Pope designates St. Peter in Chains a ‘Minor Basilica’

Archbishop Dennis M. Schnurr has announced that Pope Francis has granted the title of Minor Basilica to Cathedral of St. Peter in Chains in downtown Cincinnati. The title is given to churches around the world in recognition of their historical or cultural importance, artistic beauty and significance in the life of the Church. The title denotes a closer relationship to the Pope. The title of Major Basilica is reserved for certain churches in Rome. The Cathedral of St. Peter in Chains will now be known as Cathedral Basilica of St. Peter in Chains and becomes only the 89th such basilica in the United States, joining Cathedral Basilica of the Assumption in Covington. Pope Pius XII elevated the Kentucky cathedral to the rank of minor basilica in 1953.

Father Jan Kevin Schmidt

Father Jan Kevin Schmidt, rector of St.
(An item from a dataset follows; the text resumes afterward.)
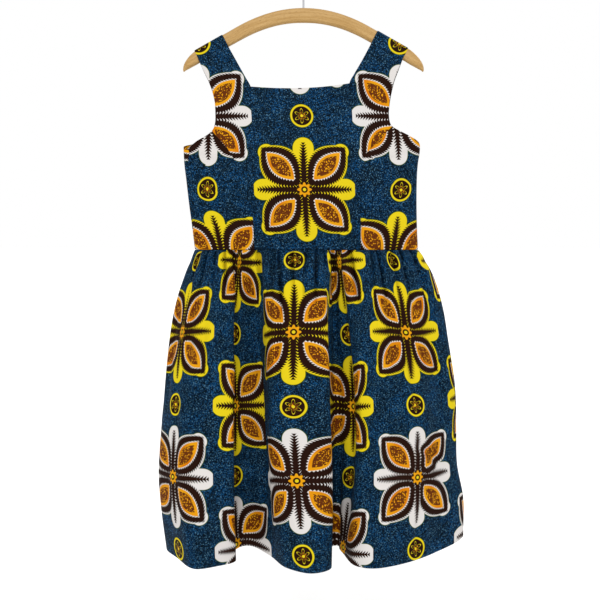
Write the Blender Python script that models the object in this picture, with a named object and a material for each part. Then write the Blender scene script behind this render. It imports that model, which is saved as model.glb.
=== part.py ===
"""A wax print sundress on a wooden hanger.

The dress is four cut pieces: a bodice front and back, each cut in one with
its two shoulder straps, and a skirt front and back gathered into the waist
seam. Every piece is a thin wall worked out from sections of the garment.
The straps lie over the arms of a wooden hanger with a steel hook.

Frame: X to the right seen from the front, Y towards the back, Z up. The
origin is the top inside of the hook, where a rail carries the hanger.
The tables are in millimetres and the model is in metres.
"""

import math
from collections import namedtuple

import bmesh
import bpy
from mathutils import Vector

MM = 0.001
FRONT, BACK = -1, 1  # the sign of Y on each side of the dress
STEP = 1e-3  # in a surface's own measures, for its slopes

# Cloth
WALL = 1.4
SEAM_GAP = 0.3
WAIST_Z = -530.0

# Hanger
ARM_THICKNESS = 14.0
ARM_RADIUS = ARM_THICKNESS / 2
CROWN_Z = -91.0  # the arms' rounded-top axis at the middle of the hanger
CROWN_END_X = 120.0  # from the middle to here the arms curve, beyond it they are straight
ARM_SLOPE = 0.559
STRAP_RADIUS = ARM_RADIUS + SEAM_GAP + WALL / 2  # the cloth's bend over an arm
HOOK_WIRE = 3.8
HOOK_RADIUS = 21.0  # of the wire's centre line
STEM_DEPTH = 18.0  # of the hook's stem inside the wood
STEM_PLAY = 0.3

# The bodice from the waist up, a row for each section. left and right are
# the outline up to the underarm and the armhole's edge above it; inner_left
# and inner_right run up to the neckline's corners and the straps' inner
# edges. depth is how far the cloth stands from the plane of the hanger, and
# roundness is 1 where the section is an ellipse and 0 where it is flat.
Section = namedtuple(
    "Section",
    "name left_x left_z right_x right_z inner_left_x inner_left_z"
    " inner_right_x inner_right_z front_depth back_depth roundness",
)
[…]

Peter in Chains since 2017 – with permission from Archbishop Schnurr – requested the Minor Basilica designation in 2018 from the Vatican’s Congregation for Divine Worship and the Discipline of the Sacraments. The cathedral, which will celebrate its 175th anniversary this November, is the oldest cathedral – built as a cathedral – still in use in the United States. Designed by Henry Walter, architect of the state capitol building in Columbus, the cornerstone of St. Peter in Chains was laid on May 20, 1841.